In-the-trenches organizing might not be especially eye-catching, but that doesn’t make it inconsequential.

“The people who reached out to Black voters this cycle — and every cycle before — are Black organizers,” Garza said in November. “When we look at what’s happening in Georgia, as well as in states across the South and Southwest, we see that Black organizers prioritized making sure that our communities were powerful in the process, given everything at stake.”

The same could be said of other groups — recall Abrams’ November tweet — that were focused on involving their respective communities in the election.

Black Lives Matter Plaza is seen near St. John's Episcopal Church in Washington.

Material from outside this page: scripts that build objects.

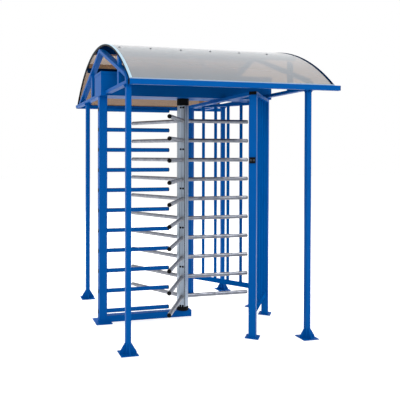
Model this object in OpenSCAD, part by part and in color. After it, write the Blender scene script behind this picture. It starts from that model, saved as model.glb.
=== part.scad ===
// Full-height turnstile under a barrel-vault canopy.
// The origin is on the floor, on the rotor's axis: +X runs along the header, away from the comb,
// +Y runs through the passage, away from the front, and +Z is up. Millimetres.

/* [Rotor] */
// Reach of an arm's tip from the axis
arm_reach = 725; // [640:5:760]
// Diameter of an arm
arm_d = 40; // [30:1:44]
// Arms in each wing
arm_count = 10; // [6:1:10]
// Height from one arm to the next
arm_pitch = 200; // [180:5:220]
// Height of the lowest arm
first_arm_z = 205; // [200:5:230]
// Length of the cap on an arm's tip
arm_cap_l = 9; // [6:1:30]
// Width of the hexagonal column across its flats
column_across = 102; // [90:2:130]
// Width of the seam between the column's bent plates
seam_w = 4; // [2:0.5:6]
// Diameter of the column's spindle
spindle_d = 40; // [30:1:50]
// Running clearance at the ends of the column
end_gap = 7; // [5:0.5:12]
// Clearance round the spindle in its bearings
bearing_gap = 0.3; // [0.2:0.05:0.5]

/* [Comb] */
// Diameter of a comb bar
bar_d = 41; // [30:1:46]
// Gap from the corners of the column to the bars' tips
comb_gap = 90; // [60:5:150]
// Gap from the arms' tips to the comb post
comb_post_gap = 77; // [60:1:110]
// Width of the square comb post
comb_post_w = 80; // [50:5:80]
// Length of a comb bar's cap
bar_cap_l = 10; // [6:1:30]
// Diameter of the plugs in the comb post's outer face
plug_d = 38; // [26:1:44]
// Thickness of those plugs
plug_t = 3; // [2:0.5:6]

/* [Base] */
// Width of the base beam
base_beam_w = 80; // [60:5:100]
// Height of the base beam
base_beam_h = 65; // [50:1:70]
// What the base beam runs past the axis
base_beam_past = 85; // [70:5:160]
// Outer diameter of the bottom bearing
bottom_bearing_d = 124; // [100:2:134]
// Height of the bottom bearing
bottom_bearing_h = 35; // [20:1:40]
// Outer diameter of the top bearing's collar
collar_d = 122; // [100:2:150]
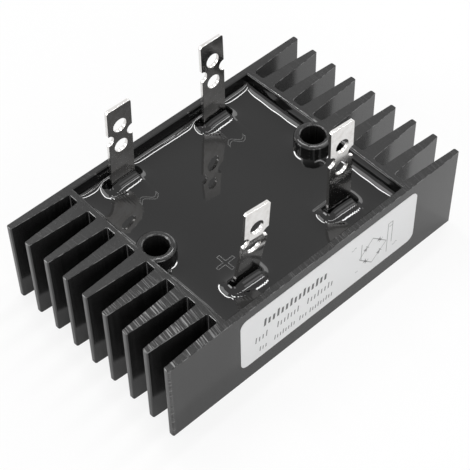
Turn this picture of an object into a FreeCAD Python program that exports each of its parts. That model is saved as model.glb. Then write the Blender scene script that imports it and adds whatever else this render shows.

Whether the Biden administration will listen to various constituencies on policy and ideology is an open question. But at the very least, Biden has a reputation for listening, for possessing empathy.

“I think folks are gonna see a material difference between how we’re prioritizing communities and small businesses and addressing the day-to-day issues, whether it’s extending benefits or continuing to provide rent support,” Julie Rodríguez, Biden’s newly named director of the White House Office of Intergovernmental Affairs, said last month. “And that’s something this administration hasn’t done.”
Really, you don’t have to look too hard to detect just how abiding the threat to voting rights is. Ever since it became obvious that the next presidential inauguration wouldn’t be for him, Trump, buoyed by his most pious supplicants, has repeated the utterly baseless claim that the election was fraudulent, that Democratic victories in areas with high Black populations — Atlanta, yes, but also Philadelphia, Detroit, Milwaukee and Pittsburgh — shouldn’t count.
“My mission has been very clear since I was 17, and that is expanding access to the right to vote for those who are entitled to vote in our country,” Abrams told CNN’s Jake Tapper in December, also noting that getting the Rev. Raphael Warnock and Jon Ossoff elected in the upcoming runoff elections — which will determine Senate control — is a vital step toward fixing a broken system. “What Donald Trump is arguing is that he only wants to count the votes that he likes. He wants to restrict access to the right to vote and restrict who gets to be heard in our country.”
Days later, speaking to supporters at a drive-in rally in Atlanta, Biden echoed Abrams’ sentiments.
“Thank you for standing strong to make sure your voices were heard and your votes were counted — and counted and counted again. I’m starting to feel like I won Georgia three times,” the President-elect said, archly, referring to the state’s multiple tallies. “Georgia wasn’t going to be bullied. Georgia wasn’t going to be silenced. Georgia certainly wasn’t going to stand by and let Donald Trump or the state of Texas or anyone else come in here and toss out your votes.”

Put it this way: The struggle for voting rights isn’t a one-time endeavor, over and done with more than half a century ago. The struggle rages on here and now.